Le Premier ministre doit présider mercredi matin un conseil des ministres, alors que le siège du gouvernement reste toujours bloqué par des manifestants.

Trois manifestants accusés d'avoir provoqué les troubles dimanche devant l'administration présidentielle ont été arrêtés mardi, a annoncé l'agence de presse Interfax.

La présidence est depuis bouclée par plusieurs cordons de policiers des forces antiémeutes portant des casques et armés de boucliers.

L'Ukraine «vendue» à la Russie

L'intervention de M. Azarov a été accompagnée de cris de désapprobation des députés de l'opposition bien qu'il ait promis de poursuivre l'intégration européenne.

Vitali Klitschko a qualifié de «haute trahison» la décision du gouvernement de suspendre l'accord d'association avec l'Union européenne, qui était en préparation depuis trois ans et devait être signé au sommet européen de Vilnius la semaine dernière.

Dimanche, plus de 100 000 manifestants se sont rassemblés à Kiev et des dizaines de milliers d'autres dans d'autres villes d'Ukraine pour protester contre la volte-face des autorités.

Il s'agit d'une mobilisation sans précédent depuis la «Révolution orange» de 2004 qui avait renversé le régime en place et porté au pouvoir des pro-occidentaux.

Contrairement à 2004, certaines manifestations ont été violemment réprimées ces derniers jours. Il y a eu plus de cent blessés dont des policiers, des étudiants et des journalistes.

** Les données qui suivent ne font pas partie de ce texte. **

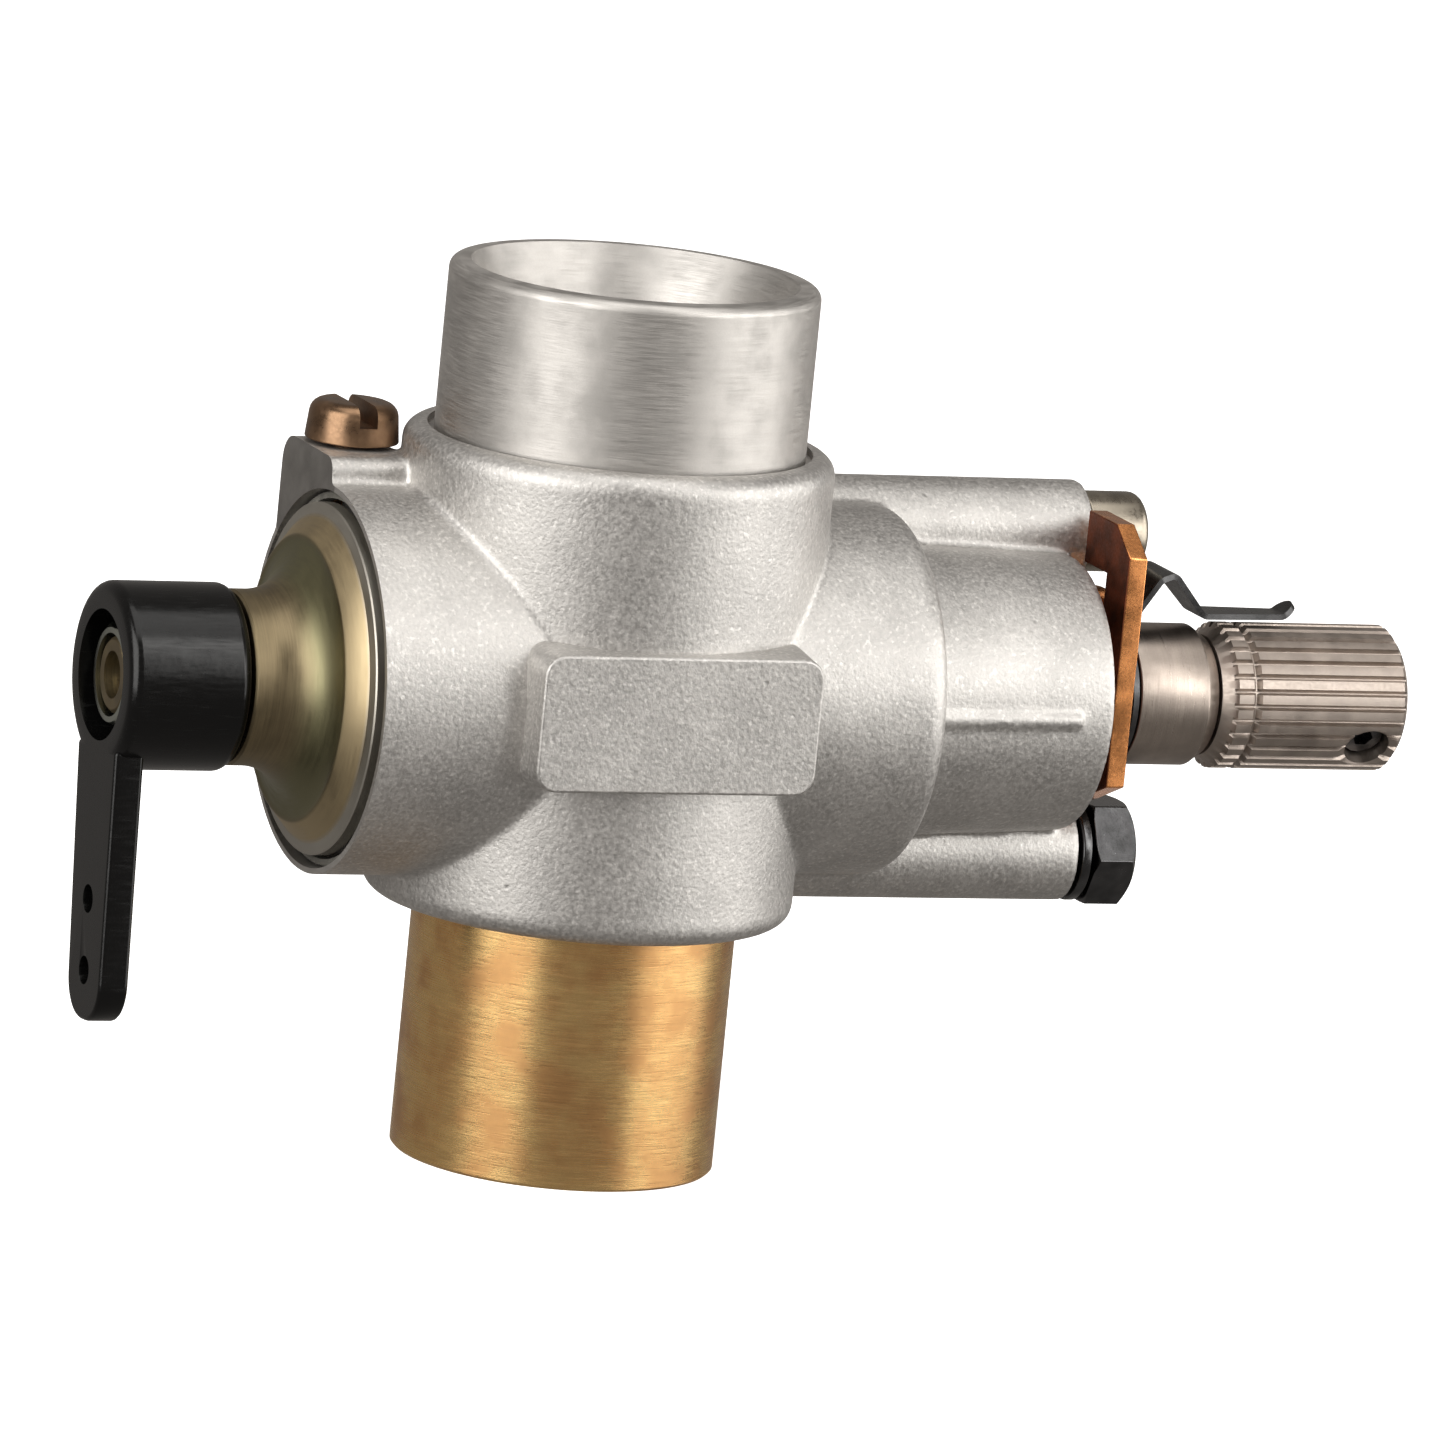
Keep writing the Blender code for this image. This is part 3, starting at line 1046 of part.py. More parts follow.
def fuel_inlet_nipple():
    """Hexagon-collared nipple with one barb, on its gasket."""
    gasket_low = INLET_BOSS_REACH + GAP
    collar_low = gasket_low + GASKET_THICKNESS + GAP
    collar_high = collar_low + INLET_COLLAR
    centre = (0, INLET_X)
    radii = (INLET_STEM_RADIUS + GAP, INLET_BOSS_RADIUS - GAP)
    outline = ring_outline(gasket_low, gasket_low + GASKET_THICKNESS, *radii)
    gasket = turned("nipple_gasket", outline, "Y", centre, SMALL_SEGMENTS)
    finish(gasket, "nipple_gasket_fibre", (0.3, 0.16, 0.1), 0.8, 0.0)
    nipple = prism("fuel_inlet_nipple", hexagon(INLET_FLATS, centre), collar_low, collar_high, "Y")
    stem_low = INLET_BOSS_REACH - INLET_STEM_LENGTH
    stem = rod("nipple_stem", "Y", centre, INLET_STEM_RADIUS, stem_low, collar_low + INLET_COLLAR / 2)
    tube_outline = [
        (collar_high - INLET_COLLAR / 2, 0),
        (collar_high - INLET_COLLAR / 2, INLET_TUBE_RADIUS),
        (INLET_BACK - INLET_BARB_LENGTH - SEAL_GAP, INLET_TUBE_RADIUS),
        (INLET_BACK - INLET_BARB_LENGTH, INLET_BARB_RADIUS),
        (INLET_BACK, INLET_TUBE_RADIUS - SEAL_GAP),
        (INLET_BACK, 0),
    ]
    tube = turned("nipple_tube", tube_outline, "Y", centre, SMALL_SEGMENTS, hidden=True)
    join(nipple, stem, tube)
    bore = rod("nipple_bore", "Y", centre, INLET_BORE, stem_low - OVER, INLET_BACK + OVER, 16)
    cut(nipple, bore)
    finish(nipple, "nipple_brass", (0.66, 0.6, 0.45), 0.3, 1.0)


def main():
    clear_scene()
    place_centre()
    carburettor_body()
    intake_spigot()
    throttle_rotor()
    rotor_dust_seal()
    rotor_spring()
    throttle_lever()
    lever_nut()
    rotor_guide_screw()
    idle_needle()
    spray_nozzle()
    needle_valve_holder()
    holder_gasket()
    retainer_plate()
    brass_washer()
    ratchet_spring()
    needle_valve()
    locating_pin()
    passage_plug()
    fuel_inlet_nipple()


main()
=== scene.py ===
"""Finished look of the barrel carburettor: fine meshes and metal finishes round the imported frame."""

import json
import math

import bmesh
import bpy
from mathutils import Matrix, Vector

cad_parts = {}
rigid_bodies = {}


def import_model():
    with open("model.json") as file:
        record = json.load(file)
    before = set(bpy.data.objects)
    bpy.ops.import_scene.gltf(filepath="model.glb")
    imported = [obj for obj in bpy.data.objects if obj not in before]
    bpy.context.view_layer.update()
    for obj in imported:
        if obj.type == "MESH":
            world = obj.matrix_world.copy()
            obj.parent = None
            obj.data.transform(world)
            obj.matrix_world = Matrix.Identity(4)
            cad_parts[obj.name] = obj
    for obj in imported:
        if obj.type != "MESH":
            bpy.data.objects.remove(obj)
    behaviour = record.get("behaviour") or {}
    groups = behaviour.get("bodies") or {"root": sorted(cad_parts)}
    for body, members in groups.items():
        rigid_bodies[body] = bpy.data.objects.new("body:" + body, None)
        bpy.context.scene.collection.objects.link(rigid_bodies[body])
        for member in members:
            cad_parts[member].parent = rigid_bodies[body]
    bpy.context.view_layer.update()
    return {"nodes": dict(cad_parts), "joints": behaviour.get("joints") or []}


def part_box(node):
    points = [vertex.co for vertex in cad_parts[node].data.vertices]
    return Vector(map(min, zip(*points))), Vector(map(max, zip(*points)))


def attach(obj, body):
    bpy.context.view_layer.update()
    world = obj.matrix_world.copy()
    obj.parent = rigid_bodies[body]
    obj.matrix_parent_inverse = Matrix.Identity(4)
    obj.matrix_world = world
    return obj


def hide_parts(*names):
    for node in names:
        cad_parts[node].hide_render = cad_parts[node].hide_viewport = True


bl_info = {
    "name": "Barrel Carburettor",
    "version": (1, 0, 0),
    "blender": (4, 5, 0),
    "location": "View3D > Sidebar > Carburettor",
    "description": "Builds the finished pieces of a barrel carburettor round its frame",
    "category": "Add Mesh",
}

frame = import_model()

MM = 0.001
ROUND_SEGMENTS = 160
SMALL_SEGMENTS = 64
SHARP_ANGLE = math.radians(32)
OVER = 1.0 * MM  # how far a cutter stands past the face it cuts
SEAT_GAP = 0.15 * MM  # between pieces that seat on or in each other
SLIP = 0.2 * MM  # round what passes through a ring, a plate or the lever's hub
BEHIND = 0.3 * MM  # past the blind end of a hole
SEAL_HALF = 0.55 * MM  # half the width of an O-ring's groove
SEAL_FLOOR = 0.5 * MM  # radius at the floor of an O-ring's groove
SEAL_BACK = 3.6 * MM  # main needle's seal, from the holder's right end
SCREW_THREAD = 2.25 * MM  # guide screw's thread below its head
PORT_HALF = 0.8 * MM  # half the width of the fuel groove round the holder
NEEDLE_ROOM = 1.05 * MM  # bore round the main needle
PORT_RADIUS = 0.5 * MM  # cross holes from the fuel groove into the holder
JET_RADIUS = 0.6 * MM  # bore at the holder's left end
STEM_SEGMENTS = 96
HEXAGON_CORNER = 1 / math.cos(math.radians(30))  # corner radius of a hexagon over half its flats
LAND_SILVER = (0.42, 0.41, 0.38)
# Reddish tint laid in random patches on the brass tube: partly tarnish, partly a painted reflection of warm
# surroundings in the tube's darker bands
SPIGOT_TARNISH_AND_REFLECTION = (0.62, 0.24, 0.09)
NEEDLE_BRASS = (0.55, 0.52, 0.38)
SPRING_WIRE = (0.55, 0.55, 0.55)
NOZZLE_BRASS = (0.8, 0.6, 0.3)
ROOM_LIGHT = (0.24, 0.225, 0.21)
BOX_DISTANCE = 0.5  # of each soft light, metres from the crossing axes
CENTRE = Vector(next(j["pos_m"] for j in frame["joints"] if j["name"] == "throttle_turn"))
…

Le président Ianoukovitch en Chine

Le président Ianoukovitch a choisi de quitter l'Ukraine mardi pour une visite d'État de trois jours en Chine où est prévue la signature d'accords économiques.

«La situation dans le pays n'est pas très propice aux visites à l'étranger, mais si j'y renonce, c'est l'économie de l'Ukraine qui en souffrira», a-t-il déclaré la veille dans un entretien avec les télévisions ukrainiennes.

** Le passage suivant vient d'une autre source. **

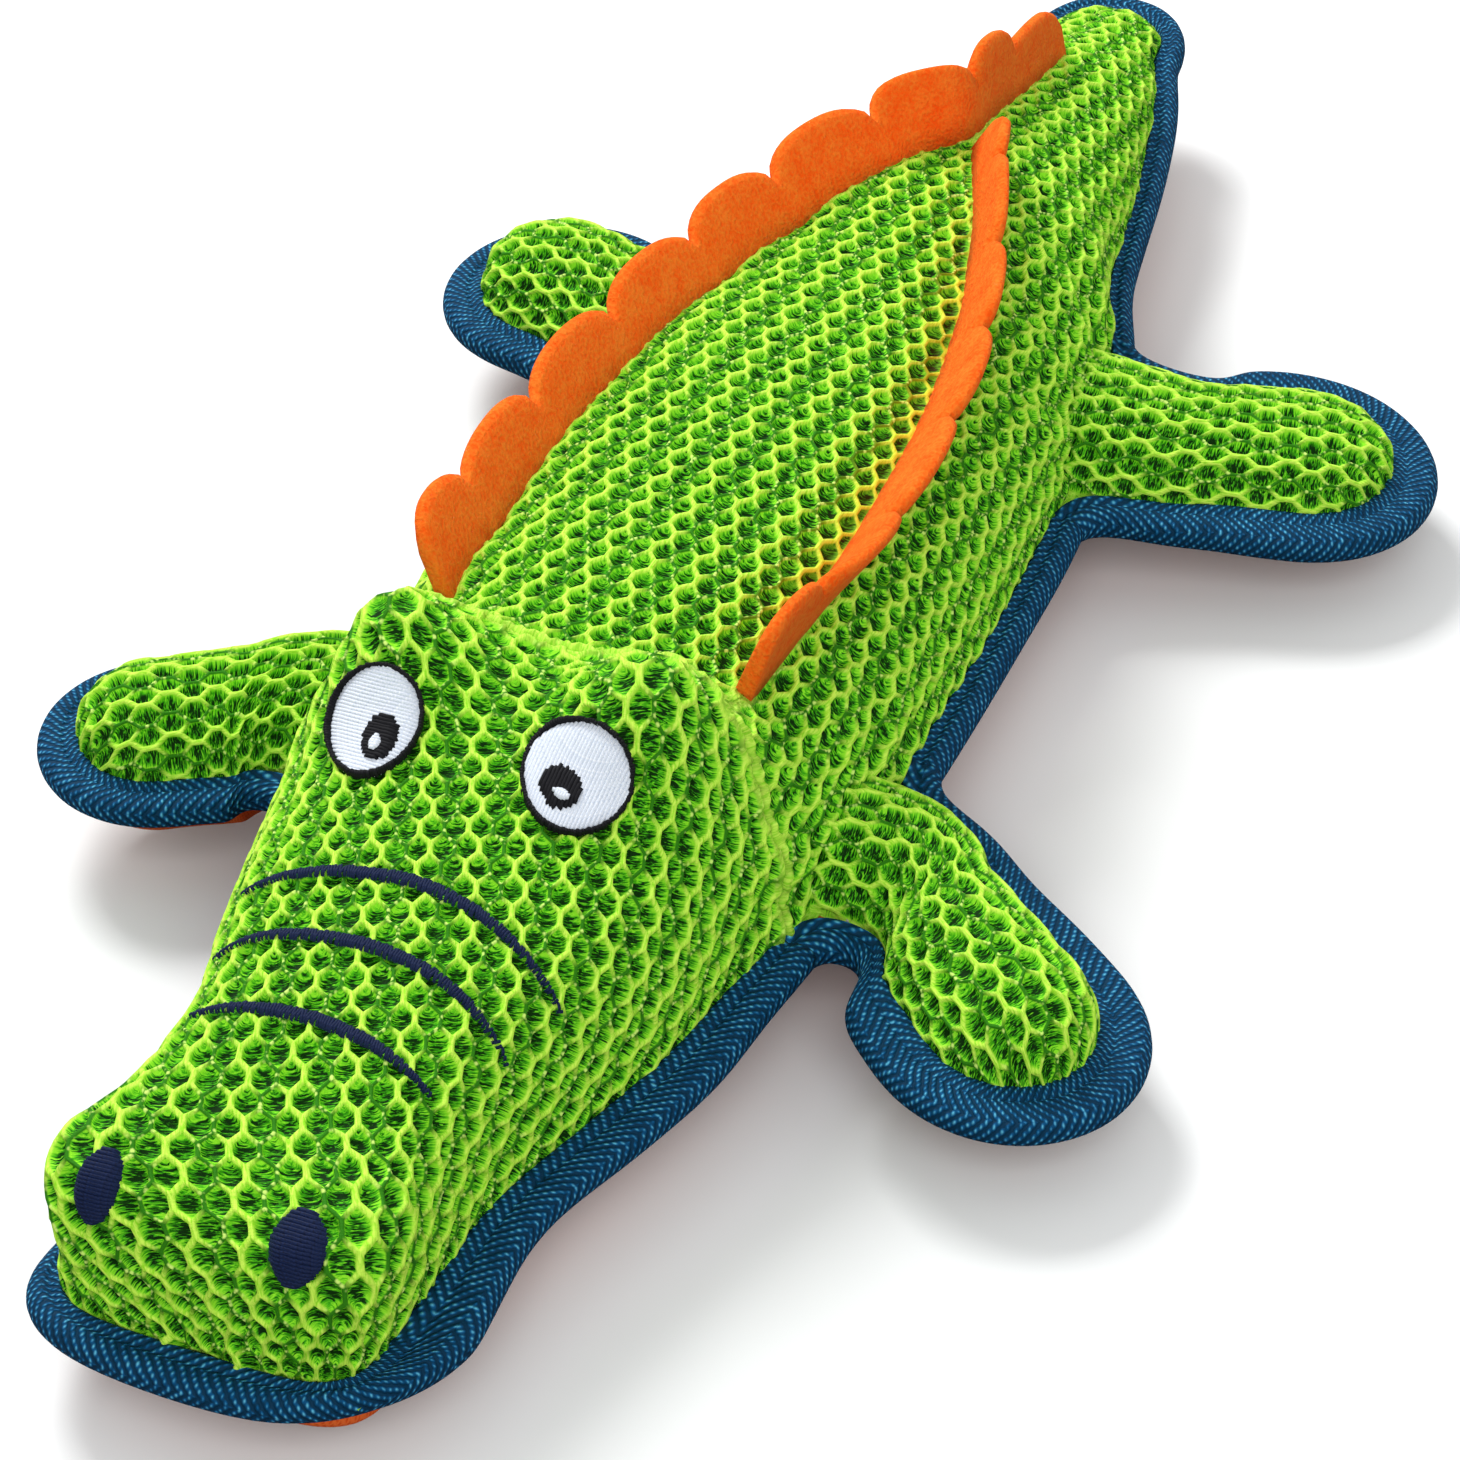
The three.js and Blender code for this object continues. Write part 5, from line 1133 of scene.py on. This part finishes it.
def leg_rows(sweep, length, root, pad, top, fold, sole_depth):
    """Sections along a leg from inside the body, those round its tip, and the last straight one."""
    straight = length - (pad + fold)

    def row_at(s):
        turn = math.radians(sweep) * float(smooth(s / length, 0, 0.55))
        bend = math.radians(sweep) * min(max(s / length / 0.3, 0), 1)
        t = min(max(s / straight, 0), 1)
        return {
            "centre": np.array([s * math.cos(bend), s * math.sin(bend)]),
            "across": np.array([-math.sin(turn), math.cos(turn)]),
            "ahead": np.array([math.cos(turn), math.sin(turn)]),
            "c": mix(root, pad, float(smooth(t, 0, 1))) - 0.6 * math.sin(math.pi * t),
            "fold": mix(ROOT_FOLD, fold, float(smooth(t, 0, 0.8))),
            "up": mix(ROOT_RADIUS, top, float(smooth(t, 0, 0.7))),
            "down": mix(ROOT_RADIUS, sole_depth, float(smooth(t, 0, 0.7))),
        }

    rows = [row_at(s) for s in np.linspace(-16, straight, 52)]
    last = rows[-1]
    cap = []
    for a in CAP_TURNS:
        row = dict(last)
        row["centre"] = last["centre"] + last["ahead"] * pad * math.sin(a)
        row["c"] = pad * math.cos(a)
        row["up"], row["down"] = last["up"] * math.cos(a) ** 0.6, last["down"] * math.cos(a) ** 0.6
        cap.append(row)
    return rows, cap, last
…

Cette visite doit être suivie par un déplacement en Russie, pays qui a joué un rôle décisif pour dissuader l'Ukraine de signer l'accord d'association avec l'UE.

Le Premier ministre Mykola Azarov a annoncé qu'une délégation ukrainienne se rendrait mercredi à Bruxelles et une autre à Moscou.

«Demain (mercredi), notre délégation se rendra à Bruxelles, et nous allons poursuivre des négociations qui permettront de signer un accord d'intégration européenne dans des conditions avantageuses pour l'Ukraine», a indiqué le Premier ministre dans une déclaration publiée sur le site du gouvernement.

«En même temps, une autre délégation se rendra demain à Moscou, parce que nous essayons de renforcer notre partenariat stratégique et relancer nos relations commerciales avec la Russie», a indiqué M. Azarov.

La venue d'une délégation ukrainienne à Bruxelles n'a pas été immédiatement confirmée par l'UE. «La date et le lieu seront décidés via les canaux diplomatiques habituels et, une fois qu'un accord aura été trouvé, elle sera annoncée», a déclaré Peter Stano, porte-parole du commissaire en charge de la Politique de voisinage, Stefan Füle.

L'Otan appelle au dialogue

Dans la soirée, l'Otan a appelé le pouvoir et l'opposition en Ukraine au dialogue.

«Nous condamnons l'usage excessif de la force contre des manifestants pacifiques» et «appelons toutes les parties à s'abstenir de toute provocation et de toutes violences», ont déclaré dans un communiqué commun les ministres des Affaires étrangères des pays de l'Otan, réunis à Bruxelles. «Nous exhortons le gouvernement et l'opposition à engager le dialogue et à lancer un processus de réforme», ont-ils ajouté.

«Nous appelons le gouvernement à écouter les aspirations de son peuple», a déclaré le secrétaire d'Etat américain John Kerry à l'issue de la réunion. «La violence n'a pas sa place dans un pays moderne en Europe», a-t-il dit.

Déjà lundi, la Maison-Blanche avait fustigé la répression violente de «manifestations pacifiques» en Ukraine, alors que le président russe Vladimir Poutine dénonçait pour sa part des actions «préparées de l'extérieur» en vue de renverser le pouvoir et qui «ressemblent plus à un pogrom qu'à une révolution».